Print, exactly as they stand, the lines from the start of the listing to the line containing "braze_fillet_reach = 0.9", inclusive.

■ ■ ■ ■

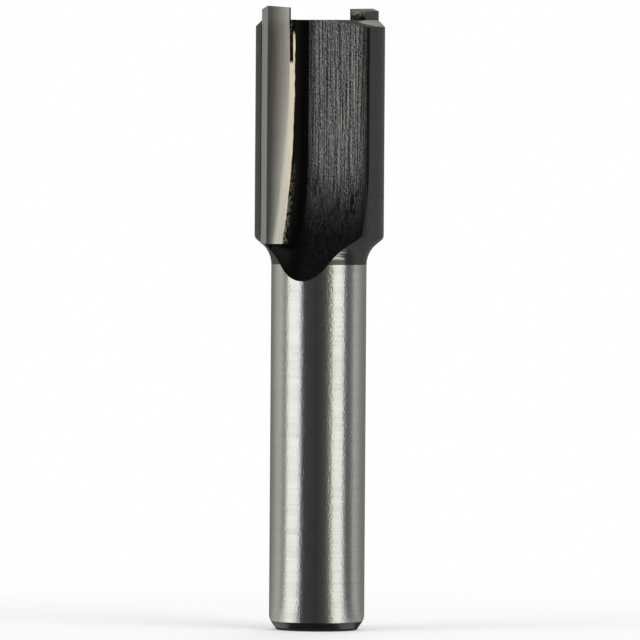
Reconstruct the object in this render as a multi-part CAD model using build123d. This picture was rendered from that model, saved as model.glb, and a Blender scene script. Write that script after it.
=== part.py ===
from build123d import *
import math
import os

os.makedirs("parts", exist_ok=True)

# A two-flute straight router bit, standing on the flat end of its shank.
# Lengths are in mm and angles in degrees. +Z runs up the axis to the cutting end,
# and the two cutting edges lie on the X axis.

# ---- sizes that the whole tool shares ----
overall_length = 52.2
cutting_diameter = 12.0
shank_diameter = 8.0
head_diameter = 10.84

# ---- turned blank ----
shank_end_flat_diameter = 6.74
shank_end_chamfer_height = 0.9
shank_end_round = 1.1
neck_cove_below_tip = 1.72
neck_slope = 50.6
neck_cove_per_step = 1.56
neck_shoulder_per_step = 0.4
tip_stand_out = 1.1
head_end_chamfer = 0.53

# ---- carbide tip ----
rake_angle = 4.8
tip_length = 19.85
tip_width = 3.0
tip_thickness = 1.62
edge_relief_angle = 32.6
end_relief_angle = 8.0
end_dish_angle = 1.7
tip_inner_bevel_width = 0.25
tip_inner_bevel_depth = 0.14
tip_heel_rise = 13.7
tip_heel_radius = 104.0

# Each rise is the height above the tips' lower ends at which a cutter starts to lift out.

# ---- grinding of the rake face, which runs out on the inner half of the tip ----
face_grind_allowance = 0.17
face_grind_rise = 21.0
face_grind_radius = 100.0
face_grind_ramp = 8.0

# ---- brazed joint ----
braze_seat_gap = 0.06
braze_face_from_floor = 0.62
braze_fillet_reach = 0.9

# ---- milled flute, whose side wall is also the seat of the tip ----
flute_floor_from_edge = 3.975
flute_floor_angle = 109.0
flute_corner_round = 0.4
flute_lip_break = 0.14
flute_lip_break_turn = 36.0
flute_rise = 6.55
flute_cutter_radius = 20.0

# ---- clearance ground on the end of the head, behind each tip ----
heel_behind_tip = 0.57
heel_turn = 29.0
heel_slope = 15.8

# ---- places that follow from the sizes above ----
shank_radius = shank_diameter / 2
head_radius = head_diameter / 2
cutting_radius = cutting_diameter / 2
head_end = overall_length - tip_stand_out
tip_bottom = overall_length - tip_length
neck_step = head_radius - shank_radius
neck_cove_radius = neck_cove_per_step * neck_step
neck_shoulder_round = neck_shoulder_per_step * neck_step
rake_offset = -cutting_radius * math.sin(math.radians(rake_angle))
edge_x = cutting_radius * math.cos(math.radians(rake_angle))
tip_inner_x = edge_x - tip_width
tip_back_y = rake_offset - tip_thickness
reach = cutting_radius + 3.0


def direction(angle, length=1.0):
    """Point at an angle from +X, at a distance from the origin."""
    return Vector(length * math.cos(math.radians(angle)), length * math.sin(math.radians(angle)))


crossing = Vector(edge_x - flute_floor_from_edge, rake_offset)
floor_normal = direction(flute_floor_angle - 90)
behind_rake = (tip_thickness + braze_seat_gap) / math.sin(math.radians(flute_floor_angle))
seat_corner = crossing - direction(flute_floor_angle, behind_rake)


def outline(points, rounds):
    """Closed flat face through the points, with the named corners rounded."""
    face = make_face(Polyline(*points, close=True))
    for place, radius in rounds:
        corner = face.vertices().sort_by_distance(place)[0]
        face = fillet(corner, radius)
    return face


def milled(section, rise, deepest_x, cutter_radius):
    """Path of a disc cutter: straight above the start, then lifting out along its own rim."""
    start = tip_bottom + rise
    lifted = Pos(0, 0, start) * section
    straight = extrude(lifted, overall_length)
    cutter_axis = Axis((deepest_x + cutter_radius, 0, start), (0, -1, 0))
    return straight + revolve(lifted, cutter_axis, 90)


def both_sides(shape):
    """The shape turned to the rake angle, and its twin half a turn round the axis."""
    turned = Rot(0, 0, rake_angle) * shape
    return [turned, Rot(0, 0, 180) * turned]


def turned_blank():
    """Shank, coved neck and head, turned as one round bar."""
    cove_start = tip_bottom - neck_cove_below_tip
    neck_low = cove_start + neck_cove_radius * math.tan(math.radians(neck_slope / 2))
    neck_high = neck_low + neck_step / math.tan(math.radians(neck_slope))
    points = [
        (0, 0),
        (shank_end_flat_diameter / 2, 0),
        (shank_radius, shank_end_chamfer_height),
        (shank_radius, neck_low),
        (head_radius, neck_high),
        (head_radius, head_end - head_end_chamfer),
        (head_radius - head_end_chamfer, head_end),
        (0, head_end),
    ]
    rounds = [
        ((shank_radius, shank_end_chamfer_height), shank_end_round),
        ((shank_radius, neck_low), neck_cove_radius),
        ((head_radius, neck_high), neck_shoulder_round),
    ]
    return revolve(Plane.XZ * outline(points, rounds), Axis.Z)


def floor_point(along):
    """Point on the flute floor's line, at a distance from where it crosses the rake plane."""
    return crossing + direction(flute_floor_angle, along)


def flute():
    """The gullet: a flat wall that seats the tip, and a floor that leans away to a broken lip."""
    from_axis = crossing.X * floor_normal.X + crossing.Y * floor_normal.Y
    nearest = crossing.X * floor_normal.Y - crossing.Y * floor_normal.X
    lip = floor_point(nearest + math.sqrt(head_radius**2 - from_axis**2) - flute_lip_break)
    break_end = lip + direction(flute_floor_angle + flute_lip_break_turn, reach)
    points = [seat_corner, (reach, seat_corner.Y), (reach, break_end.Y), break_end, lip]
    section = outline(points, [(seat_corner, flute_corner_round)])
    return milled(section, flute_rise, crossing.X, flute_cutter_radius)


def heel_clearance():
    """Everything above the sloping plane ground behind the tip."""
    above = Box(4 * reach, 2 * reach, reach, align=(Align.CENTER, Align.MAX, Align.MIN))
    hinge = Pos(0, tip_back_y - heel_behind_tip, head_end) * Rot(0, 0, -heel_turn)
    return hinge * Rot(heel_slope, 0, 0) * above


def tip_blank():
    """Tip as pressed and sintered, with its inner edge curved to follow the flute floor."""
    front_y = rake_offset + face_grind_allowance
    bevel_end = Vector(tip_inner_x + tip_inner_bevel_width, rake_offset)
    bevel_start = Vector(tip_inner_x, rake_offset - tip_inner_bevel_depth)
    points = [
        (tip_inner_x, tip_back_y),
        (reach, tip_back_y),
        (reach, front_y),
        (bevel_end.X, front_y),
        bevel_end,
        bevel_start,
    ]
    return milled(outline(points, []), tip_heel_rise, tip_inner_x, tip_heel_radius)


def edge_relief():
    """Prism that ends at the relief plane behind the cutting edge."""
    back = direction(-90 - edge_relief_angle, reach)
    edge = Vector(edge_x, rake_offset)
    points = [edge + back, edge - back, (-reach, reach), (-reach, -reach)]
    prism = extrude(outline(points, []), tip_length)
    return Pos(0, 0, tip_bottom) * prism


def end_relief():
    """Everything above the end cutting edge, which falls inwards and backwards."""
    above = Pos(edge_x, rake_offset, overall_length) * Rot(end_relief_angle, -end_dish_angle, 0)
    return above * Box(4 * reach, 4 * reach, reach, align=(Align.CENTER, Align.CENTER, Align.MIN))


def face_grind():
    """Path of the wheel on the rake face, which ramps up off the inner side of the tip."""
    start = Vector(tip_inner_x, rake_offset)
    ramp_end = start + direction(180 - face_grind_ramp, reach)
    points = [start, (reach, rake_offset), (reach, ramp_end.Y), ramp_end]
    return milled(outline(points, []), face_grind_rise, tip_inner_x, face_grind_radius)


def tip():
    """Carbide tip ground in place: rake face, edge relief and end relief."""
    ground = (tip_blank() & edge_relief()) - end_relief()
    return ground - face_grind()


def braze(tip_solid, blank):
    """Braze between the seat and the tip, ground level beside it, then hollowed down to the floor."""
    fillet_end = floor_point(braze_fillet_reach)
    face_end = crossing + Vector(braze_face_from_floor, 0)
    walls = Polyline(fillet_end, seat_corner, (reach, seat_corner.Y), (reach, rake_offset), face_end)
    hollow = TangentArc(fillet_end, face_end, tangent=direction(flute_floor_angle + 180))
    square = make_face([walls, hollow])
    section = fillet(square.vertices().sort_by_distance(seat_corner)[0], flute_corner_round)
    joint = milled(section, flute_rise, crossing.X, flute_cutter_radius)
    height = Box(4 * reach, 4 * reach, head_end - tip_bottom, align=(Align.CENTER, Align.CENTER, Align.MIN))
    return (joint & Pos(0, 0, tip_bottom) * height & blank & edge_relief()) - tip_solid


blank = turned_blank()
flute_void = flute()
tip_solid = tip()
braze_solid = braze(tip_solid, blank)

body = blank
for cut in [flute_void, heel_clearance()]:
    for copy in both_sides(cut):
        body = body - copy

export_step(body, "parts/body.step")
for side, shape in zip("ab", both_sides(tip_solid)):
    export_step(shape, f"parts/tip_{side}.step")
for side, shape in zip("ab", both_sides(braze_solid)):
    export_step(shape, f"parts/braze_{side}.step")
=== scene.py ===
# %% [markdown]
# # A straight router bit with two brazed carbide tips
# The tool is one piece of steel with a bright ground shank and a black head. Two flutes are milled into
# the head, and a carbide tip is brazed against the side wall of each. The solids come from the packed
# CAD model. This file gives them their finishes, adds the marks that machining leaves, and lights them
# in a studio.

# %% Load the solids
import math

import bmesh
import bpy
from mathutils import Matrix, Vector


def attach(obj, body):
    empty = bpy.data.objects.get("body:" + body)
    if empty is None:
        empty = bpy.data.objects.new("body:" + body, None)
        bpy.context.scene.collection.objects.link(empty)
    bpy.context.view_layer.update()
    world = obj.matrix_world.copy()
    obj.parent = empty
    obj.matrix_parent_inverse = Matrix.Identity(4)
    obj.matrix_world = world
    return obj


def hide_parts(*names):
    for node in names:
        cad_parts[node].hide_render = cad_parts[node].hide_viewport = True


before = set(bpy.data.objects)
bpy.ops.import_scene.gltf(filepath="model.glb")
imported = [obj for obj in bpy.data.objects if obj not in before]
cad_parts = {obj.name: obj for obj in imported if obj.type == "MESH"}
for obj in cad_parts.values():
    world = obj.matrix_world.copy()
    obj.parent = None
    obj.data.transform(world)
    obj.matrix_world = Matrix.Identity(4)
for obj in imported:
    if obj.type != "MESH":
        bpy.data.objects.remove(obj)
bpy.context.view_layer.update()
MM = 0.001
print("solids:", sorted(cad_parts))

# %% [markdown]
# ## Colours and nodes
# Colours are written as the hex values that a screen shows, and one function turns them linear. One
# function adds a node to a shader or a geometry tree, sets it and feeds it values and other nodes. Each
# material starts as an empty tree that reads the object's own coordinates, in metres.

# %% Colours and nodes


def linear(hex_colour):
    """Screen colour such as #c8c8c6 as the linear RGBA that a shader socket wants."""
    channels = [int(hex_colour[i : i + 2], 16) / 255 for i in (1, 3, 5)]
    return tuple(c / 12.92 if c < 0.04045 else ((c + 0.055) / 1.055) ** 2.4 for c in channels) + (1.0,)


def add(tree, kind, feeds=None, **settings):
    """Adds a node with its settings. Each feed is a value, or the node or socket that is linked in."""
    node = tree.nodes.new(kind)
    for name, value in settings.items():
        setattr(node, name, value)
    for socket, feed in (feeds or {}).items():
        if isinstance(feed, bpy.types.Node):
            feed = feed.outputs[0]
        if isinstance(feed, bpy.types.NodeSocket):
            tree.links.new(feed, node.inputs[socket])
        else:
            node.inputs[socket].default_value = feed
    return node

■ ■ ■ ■

**Written solution**
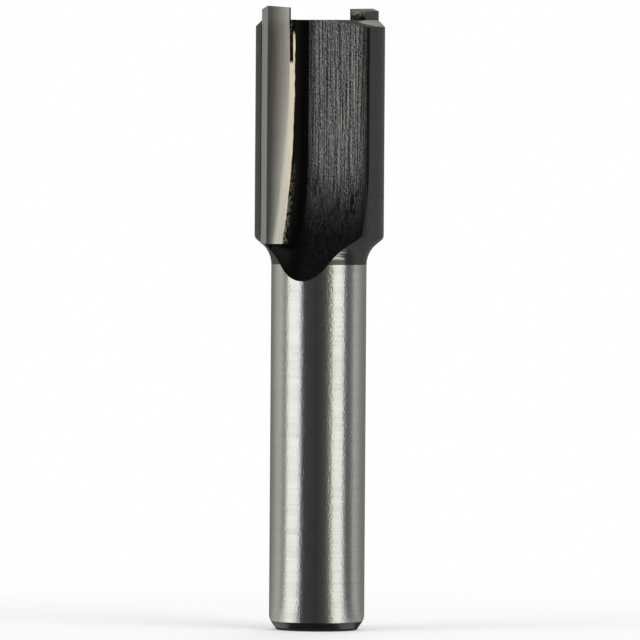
Reconstruct the object in this render as a multi-part CAD model using build123d. This picture was rendered from that model, saved as model.glb, and a Blender scene script. Write that script after it.
=== part.py ===
from build123d import *
import math
import os

os.makedirs("parts", exist_ok=True)

# A two-flute straight router bit, standing on the flat end of its shank.
# Lengths are in mm and angles in degrees. +Z runs up the axis to the cutting end,
# and the two cutting edges lie on the X axis.

# ---- sizes that the whole tool shares ----
overall_length = 52.2
cutting_diameter = 12.0
shank_diameter = 8.0
head_diameter = 10.84

# ---- turned blank ----
shank_end_flat_diameter = 6.74
shank_end_chamfer_height = 0.9
shank_end_round = 1.1
neck_cove_below_tip = 1.72
neck_slope = 50.6
neck_cove_per_step = 1.56
neck_shoulder_per_step = 0.4
tip_stand_out = 1.1
head_end_chamfer = 0.53

# ---- carbide tip ----
rake_angle = 4.8
tip_length = 19.85
tip_width = 3.0
tip_thickness = 1.62
edge_relief_angle = 32.6
end_relief_angle = 8.0
end_dish_angle = 1.7
tip_inner_bevel_width = 0.25
tip_inner_bevel_depth = 0.14
tip_heel_rise = 13.7
tip_heel_radius = 104.0

# Each rise is the height above the tips' lower ends at which a cutter starts to lift out.

# ---- grinding of the rake face, which runs out on the inner half of the tip ----
face_grind_allowance = 0.17
face_grind_rise = 21.0
face_grind_radius = 100.0
face_grind_ramp = 8.0

# ---- brazed joint ----
braze_seat_gap = 0.06
braze_face_from_floor = 0.62
braze_fillet_reach = 0.9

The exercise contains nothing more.